José Antonio Gabriel y Galán escribió una novela al respecto, El bobo ilustrado, que refleja el
ambiente en esos años tan caóticos. Claro que no sólo hubo afrancesados con la entrada de los ejércitos napoleónicos, los hubo
antes, ya en el siglo XVIII.
En este sentido, tenemos
la experiencia de la Real Sociedad Vascongada de Amigos del País, creada por
Xabier Maria de Munibe e Idiáquez, Conde de Peñaflorida, junto a Félix Maria de
Samaniego, los hermanos Elhuyar o Valentín de Foronda. Una de las instituciones
creadas por la Sociedad fue el Real Seminario de Vergara, centro educativo para
hijo de nobles, funcionarios del Estado y militares, con un profundo interés
por lo que se estaba escribiendo en el país vecino. Muy indicativo resulta que
hubiese en Vergara once suscriptores a la Enciclopedia de Diderot y D´Alambert.
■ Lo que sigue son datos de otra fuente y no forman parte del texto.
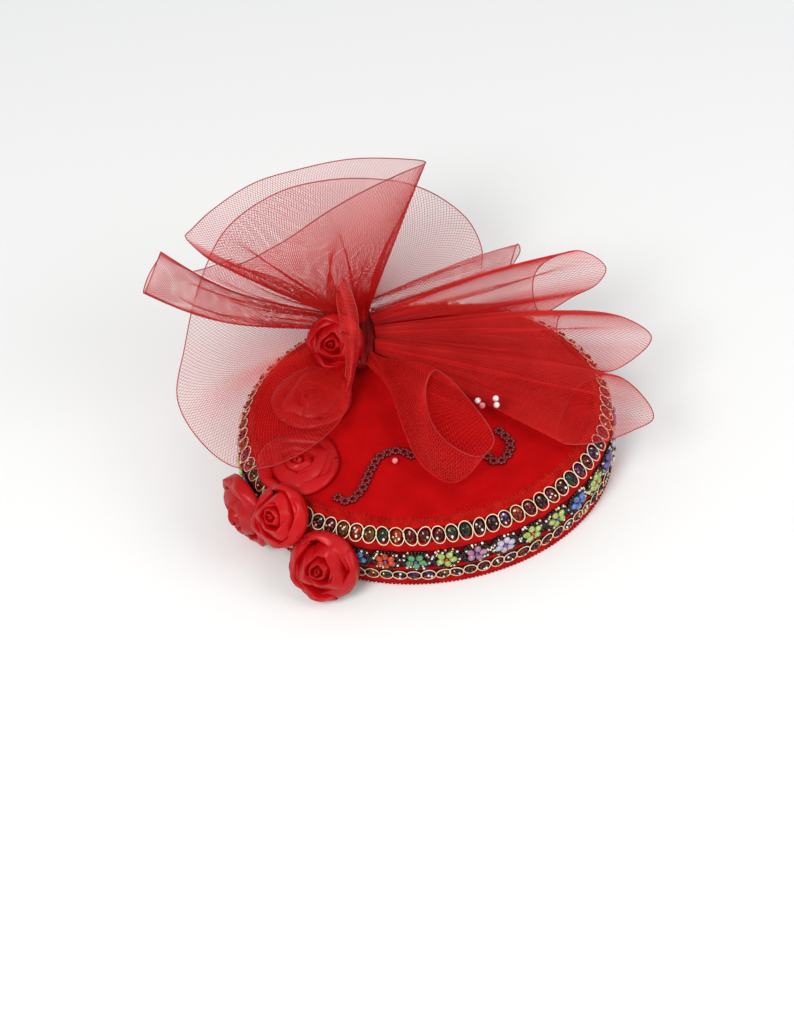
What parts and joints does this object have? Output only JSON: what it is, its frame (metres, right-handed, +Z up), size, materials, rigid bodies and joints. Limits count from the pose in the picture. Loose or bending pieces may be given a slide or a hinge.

A pesar del carácter nobiliario de la institución, hoy diríamos de clase, se
veían con buenos ojos los valores de la Ilustración francesa, frente al rechazo
a cualquier debate de otros círculos aristocráticos, que no pudieron evitar el
recurso al desprestigio, como ese calificativo insolente del Padre Isla, los Caballeretes de Azcoitia, con que
denominaba al grupo que se reunía en el palacio de Insausti, en Azcoitia,
perteneciente al Conde de Peñaflorida. Ya se ve que es un recurso antiguo este
de la mofa.
Sea lo que fuere, José I
Bonaparte no consiguió enraizarse en España. Buena parte de los ilustrados
españoles no le siguieron, por miedo tal vez a que se les tachara de traidores
a la patria. Otros creyeron en el deseo de pacto que proclamó Fernando VII para
que le restituyeran en el trono. Puede que se perdiera la oportunidad de tener
un gobernante ilustrado como lo fue José Bonaparte. De habérsele hecho más
caso, tal vez las circunstancias ahora serían bien diferentes, puede que
mejores. Aunque nunca podremos saberlo ya, sólo imaginarlo.